Unnamed: 0,city,total_customers,abandoning_customers,abandonment_rate
0,Berlin,206,195,0.946602
1,Sydney,213,199,0.934272
2,London,187,171,0.914439
3,New York,209,191,0.913876
4,Mumbai,185,169,0.913514


The cities have approximately same abandonment rate

## Customer Demographics & Behavior
Total Customers: Identified the number of customers, with a gender split.

Age Distribution: Most customers are older adults (40-64 years), followed by adults (25-39 years).
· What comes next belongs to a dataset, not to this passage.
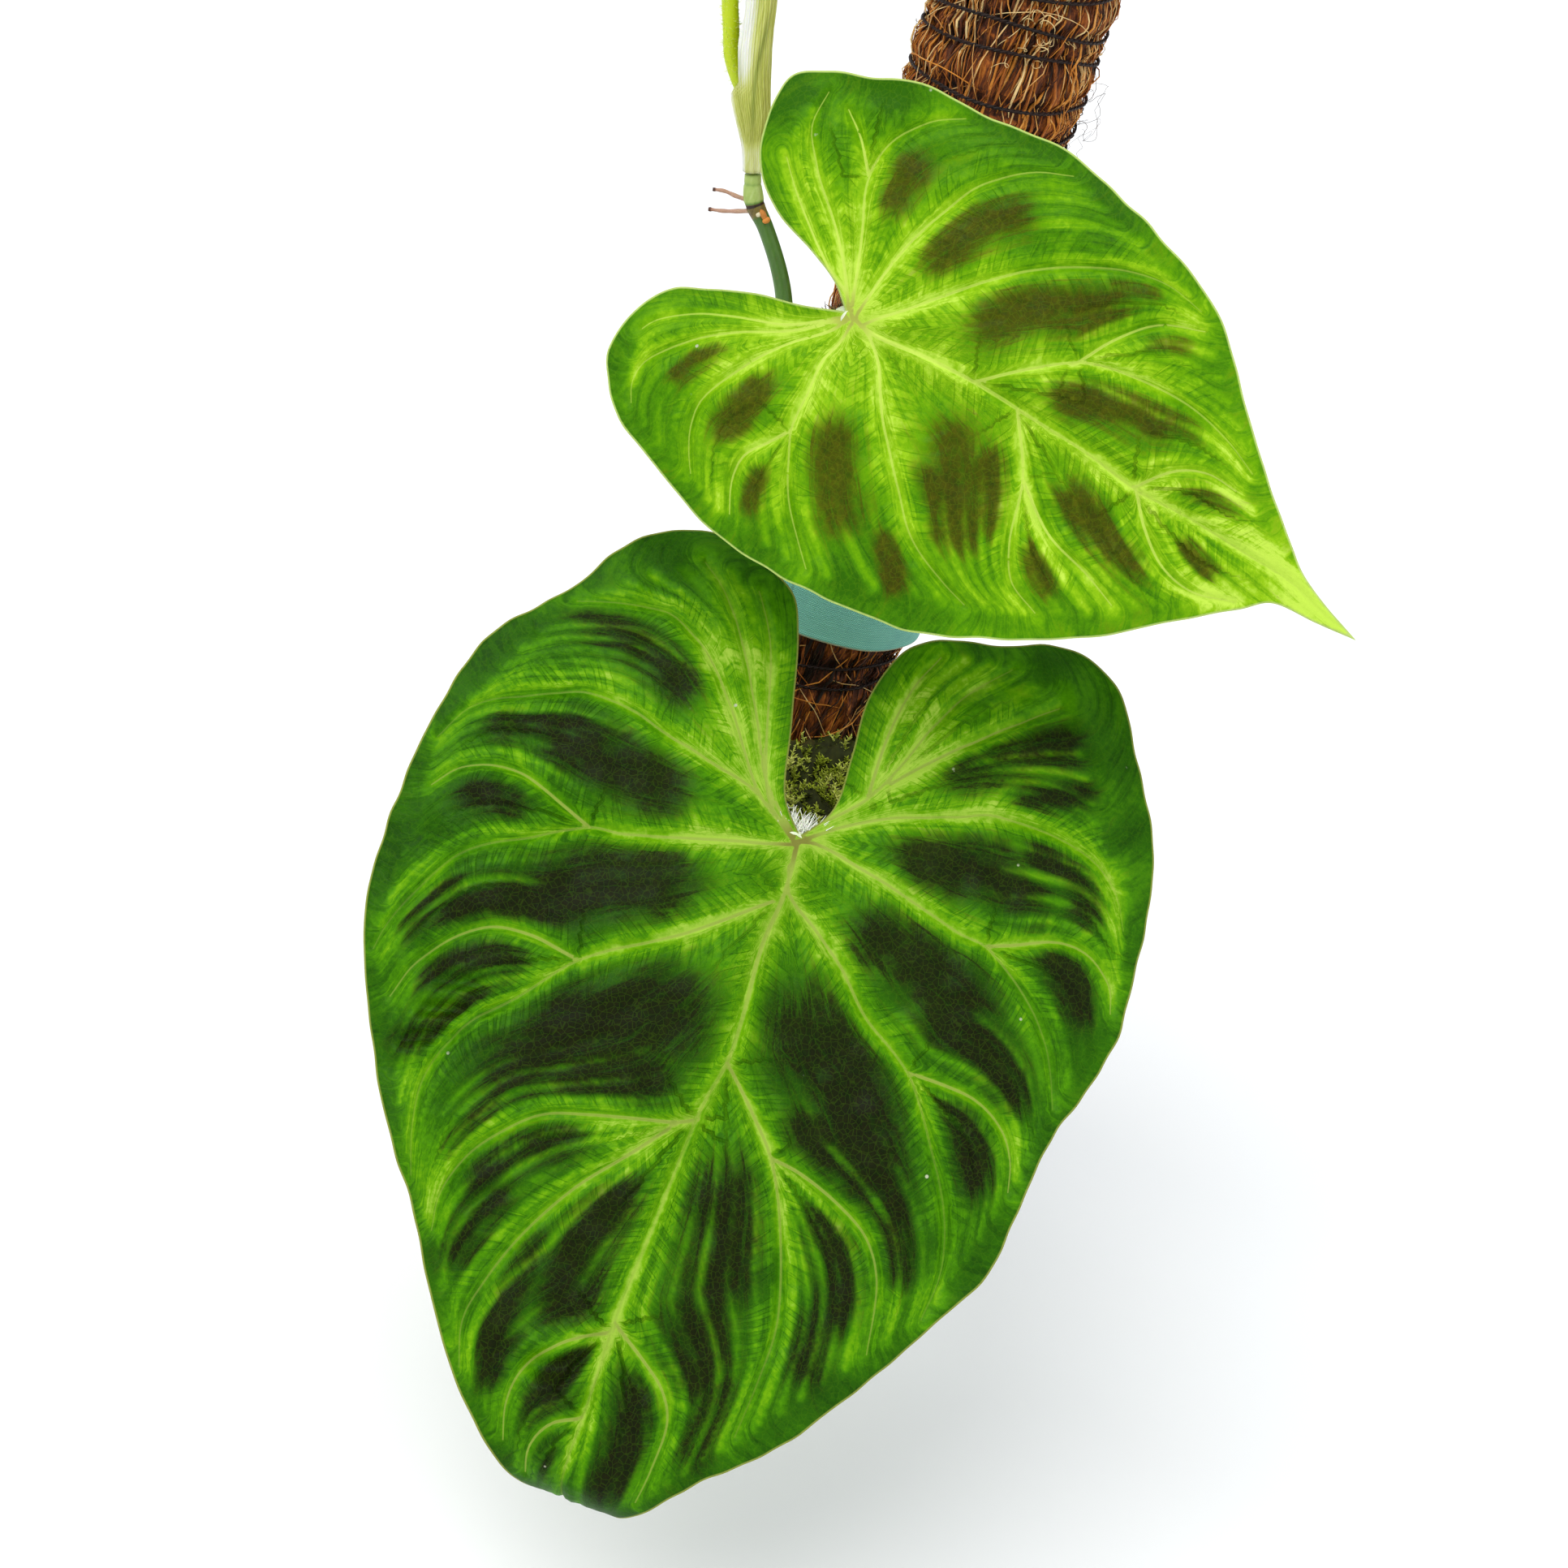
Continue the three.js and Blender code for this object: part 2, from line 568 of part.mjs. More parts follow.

Teens (18-20) and young adults (21-24) form a smaller segment.

City-Wise Distribution: Customers are spread across multiple cities.

### Device Insights
Three device types: Desktop, Mobile, and Tablet.

Mobiles run on Android & Windows, desktops on iOS, and tablets on iOS.

Tablet users abandon the most products in proportion to their numbers.

### Product Insights
Electronics and Apparel are the most abandoned categories in terms of cost.

Highest value abandonment: Dress abandonment alone costs ₹487,105.

Total number of products abandoned is almost equal across categories.

#### Customer Segments with Highest Abandonment Rates
Older adults (40-64) abandoned the most products in total count.

However, young adults (21-24) have the highest abandonment proportion (95%), followed by teens (91%).

On average, customers abandon ~7 products, with older adults leading at 7.6.

#### Device & OS Impact on Abandonment
Tablet users have the highest abandonment rates.

Windows & Android mobile users also contribute significantly.

Abandonment rates are consistent across different cities.

### Key Takeaways
Electronics and Apparel need better cart retention strategies (e.g., discounts, reminders).

Young adults & tablet users are high-priority segments for reducing abandonment.

City-based marketing strategies may not significantly reduce abandonment since rates are uniform.